Después de todo, lo que importa en Brasil como en el resto del mundo es simplemente ganar elecciones, y así los discursos reaccionarios crecen en los lugares menos obvios. Tanto, que el progresismo latinoamericano parece abrirles la puerta. Es fácil (y también bastante ridículo) pelearse con ese clon de Berni que se hace llamar Alfa en la reabierta casa de Gran Hermano y también con el participante libertario –orgullosos ambos de su machismo recalcitrante–, pero el entretenimiento debería ser sólo eso.
En cambio, en lo concreto, es casi obsceno haberle dado el control de nuestro ministerio a alguien que hasta hace tan poco, y cuando más necesarias eran las voces para transformar las cosas, estaba en contra de los derechos. Y el “casi” sobra por completo si pensamos que quien la nombró es nada menos que el hombre que se decía “feliz de haberle puesto fin al patriarcado”.
A mí también me asustan los discursos de odio y los ataques contra las que siguen alzando la voz, pese a todo –incluidos los escraches en el prime time de la televisión–; me asusta que chicos de veinte años escuden su misoginia desempolvando definiciones políticas como el minarquismo o el anarcocapitalismo. Siempre pienso que son jóvenes que crecieron en la primavera feminista del #NiUnaMenos y que alguna responsabilidad tuvimos si en vez de alentarlos a crecer en la diversidad ideológica y el abrazo a los derechos los hicimos sentirse tan excluidos que ahora militan la violencia.
Pero sobre todo me asusta que esa violencia se naturalice en espacios de pensamiento racionales, que apoyaron el cambio cultural tanto desde la izquierda como desde la centroderecha, y ahora se acercan peligrosamente a conquistar un electorado ultra conservador que pone en riesgo nuestras conquistas. Me asusta que ni siquiera se respeten nuestros espacios sagrados, y que un gobierno que se dice progresista justifique sin vergüenza el nombramiento de una ministra de las Mujeres que militó públicamente contra nosotras. Porque no, no se puede ser feminista y estar en contra de la autonomía sobre el propio cuerpo. Y menos una feminista popular, como se presenta la funcionaria.
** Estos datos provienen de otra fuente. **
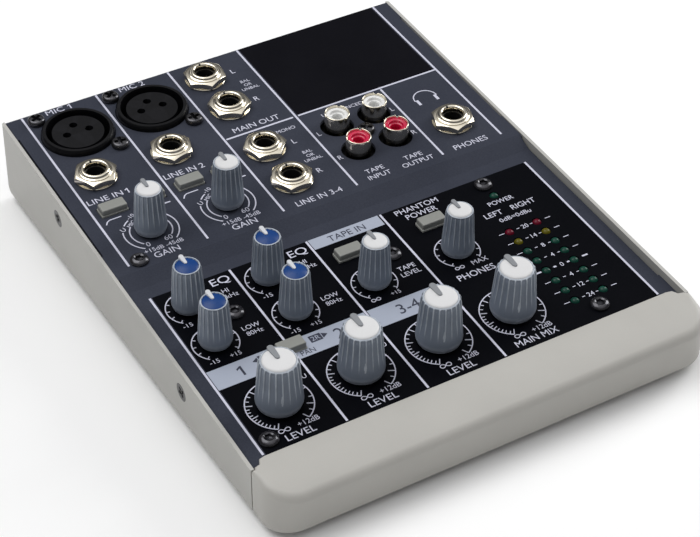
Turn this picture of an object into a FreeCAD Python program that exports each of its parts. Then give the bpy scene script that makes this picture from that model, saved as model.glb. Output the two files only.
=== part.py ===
import FreeCAD, Part
import math
import os
import re
import Sketcher

# Compact mixing console: a sheet-metal wedge with a sloping control panel.
# World frame: +X to the console's right, +Y to its back, +Z up. The origin is on the
# surface the console stands on, under the middle of its bounding box.
# Panel frame: the rear part of the control panel is its u-v plane. u is +X, v runs up
# the slope to the back, w points out of the panel, and its origin is the middle of the
# panel's rear edge.

DIMENSIONS = {
    # wedge-shaped case
    "case_width": 147.0,
    "case_depth": 193.8,
    "foot_height": 2.5,
    "rear_height": 29.7,
    "rear_lean": 4.4,
    "panel_slope": 4.53,
    "tray_sheet": 1.2,
    "side_wall": 1.1,
    "wall_front_top": 179.3,
    "wall_front_base": 178.2,
    "wall_front_height": 16.3,
    "heel_radius": 3.0,
    "panel_half": 72.2,
    "edge_slot": 0.5,
    "panel_sheet": 1.2,
    "panel_drop": 1.92,
    "ramp_back": 87.0,
    "ramp_front": 93.0,
    "panel_front": 173.4,
    "rear_wall_foot": 27.6,
    "rear_wall_out": 1.6,
    "flange_depth": 11.5,
    # front moulding
    "nose_back": 175.9,
    "nose_back_height": 16.5,
    "crease_height": 13.7,
    "nose_chin": 192.6,
    "nose_corner": 9.5,
    "crease_radius": 2.2,
    "nose_wall": 2.4,
    # rows and columns of the layout
    "strip_pitch": 26.5,
    "xlr_u": -53.8,
    "xlr_v": -17.3,
    "line_u": -58.0,
    "line_v": -40.5,
    "out_u": -4.5,
    "pair_pitch": 18.15,
    "main_out_v": -10.7,
    "stereo_in_v": -53.8,
    "phones_u": 56.1,
    "phones_v": -70.9,
    "rca_u": 21.9,
    "rca_v": -54.3,
    "rca_pitch": 14.0,
    "gain_u": -53.8,
    "gain_v": -72.1,
    "eq_u": -58.2,
    "eq_high_v": -107.0,
    "eq_low_v": -124.3,
    "tape_knob_u": -4.8,
    "phones_knob_u": 24.6,
    "master_u": 24.5,
    "stereo_knob_u": -1.1,
    "level_u": -53.7,
    "level_v": -155.0,
    "low_cut_u": -60.0,
    "instrument_u": -47.1,
    "rear_button_v": -57.5,
    "tape_button_u": -5.1,
    "phantom_u": 24.4,
    "front_button_v": -109.3,
    "pan_u": -40.4,
    "pan_v": -137.0,
    "meter_u": 43.6,
    "meter_gap": 10.16,
    "meter_v": -124.4,
    "meter_step": 5.08,
    "power_led_u": 49.0,
    "power_led_v": -107.2,
    # microphone sockets
    "xlr_nose": 11.95,
    "xlr_hole": 12.15,
    "xlr_rise": 2.0,
    "xlr_groove": 10.4,
    "xlr_insert": 8.5,
    "xlr_insert_rise": 1.0,
    "xlr_depth": 13.0,
    "xlr_block_wide": 26.0,
    "xlr_block_long": 30.4,
    "xlr_screw_du": 9.5,
    "xlr_screw_dv": 12.0,
    "pin_circle": 3.9,
    "pin_hole": 1.35,
    # quarter-inch jacks
    "jack_bore": 3.2,
    "jack_cavity": 3.5,
    "jack_thread": 4.7,
    "jack_rise": 3.8,
    "jack_sink": 5.2,
    "jack_depth": 16.0,
    "jack_block": 13.0,
    "nut_flats": 12.7,
    "nut_height": 2.2,
    "washer_radius": 6.8,
    "washer_height": 0.6,
    # phono sockets
    "rca_shell": 4.15,
    "rca_shell_wall": 0.45,
    "rca_rise": 5.5,
    "rca_recess": 3.0,
    "rca_hole": 5.6,
    "rca_core": 1.7,
    # rotary controls
    "shaft_radius": 2.5,
    "shaft_play": 0.05,
    "shaft_hole": 3.3,
    "pot_side": 9.5,
    "pot_height": 6.4,
    "knob_lift": 0.8,
    "small_foot": 4.6,
    "small_skirt": 5.2,
    "small_neck": 4.35,
    "small_cap": 3.65,
    "small_top": 17.0,
    "blue_cap": 3.55,
    "blue_dome": 1.3,
    "large_foot": 6.4,
    "large_skirt": 7.0,
    "large_neck": 5.95,
    "large_cap": 5.15,
    "large_top": 17.7,
    "skirt_rise": 1.8,
    "shoulder": 1.6,
    "rim_drop": 0.45,
    "rim_wide": 0.35,
    "cap_height": 1.5,
    "pointer_rise": 0.4,
    "pointer_overhang": 0.9,
    "small_pointer": 1.4,
    "large_pointer": 1.9,
    # push buttons
    "button_wide": 9.0,
    "button_deep": 4.7,
    "button_rise": 2.4,
    "button_step": 0.25,
    "button_flange": 0.4,
    "button_sink": 2.4,
    "button_gap": 0.2,
    "button_bevel": 0.35,
    "stem_side": 2.6,
    "stem_hole": 3.2,
    "switch_side": 7.0,
    "switch_top": 7.2,
    # lamps
    "led_radius": 1.5,
    "led_hole": 1.65,
    "led_rise": 0.6,
    "led_leg": 0.5,
    # boards and fasteners
    "board_sheet": 1.6,
    "rear_board": 17.0,
    "front_board": 12.0,
    "board_half": 69.0,
    "rear_board_front": 89.5,
    "front_board_back": 86.5,
    "front_board_front": 170.0,
    "screw_head": 3.0,
    "screw_head_height": 1.5,
    "connector_head": 2.9,
    "screw_shank": 1.25,
    "screw_length": 6.0,
    "screw_hole": 1.7,
    "standoff_radius": 2.5,
    "foot_radius": 6.0,
    "inlet_u": 48.0,
    "inlet_w": 11.0,
    "inlet_radius": 5.0,
    "inlet_bore": 2.9,
}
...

Me asusta también porque le abre el juego a los que siempre aprovechan para decretar livianamente que hay que cerrar un organismo que también fue una conquista y es absolutamente necesario cuando todavía muere una mujer por día.
De nuevo, ¿se puede cambiar de idea? Claro que sí, los grandes avances sociales de la humanidad están hechos de esos saltos que nos permiten repensarnos, de las dudas que nos dejan ver que estábamos equivocados, sobre todo cuando se trata de restringir la libertad de los otros. En ese casillero Mazzina tiene una deuda todavía más evidente: su silencio tras la muerte de Florencia Magalí Morales –detenida en 2020 por violar la cuarentena mientras otros festejaban– a manos de la policía puntana, cuando la ahora ministra era secretaria de la Mujer en San Luis.
Que haya cambiado de idea es algo para celebrar, seguramente. Para ponerla al frente del ministerio que vela por los destinos de las mujeres y las diversidades, lo dudo mucho. En todo caso, parece un guiño, otro más en línea con las piruetas que hacen los políticos en general para cooptar el rancio giro internacional que vuelve a abogar por leyes que criminalizan a las personas LGBTIQ y se oponen a los derechos sexuales y reproductivos de las mujeres. Por algo se destacó tanto que Mazzina es lesbiana: hay que abarcar nuevos públicos sin perder del todo a la base militante. Exactamente por eso que decía Groucho, o mejor, parafraseándolo: “Si no les gusta mi pañuelo, tengo otro”.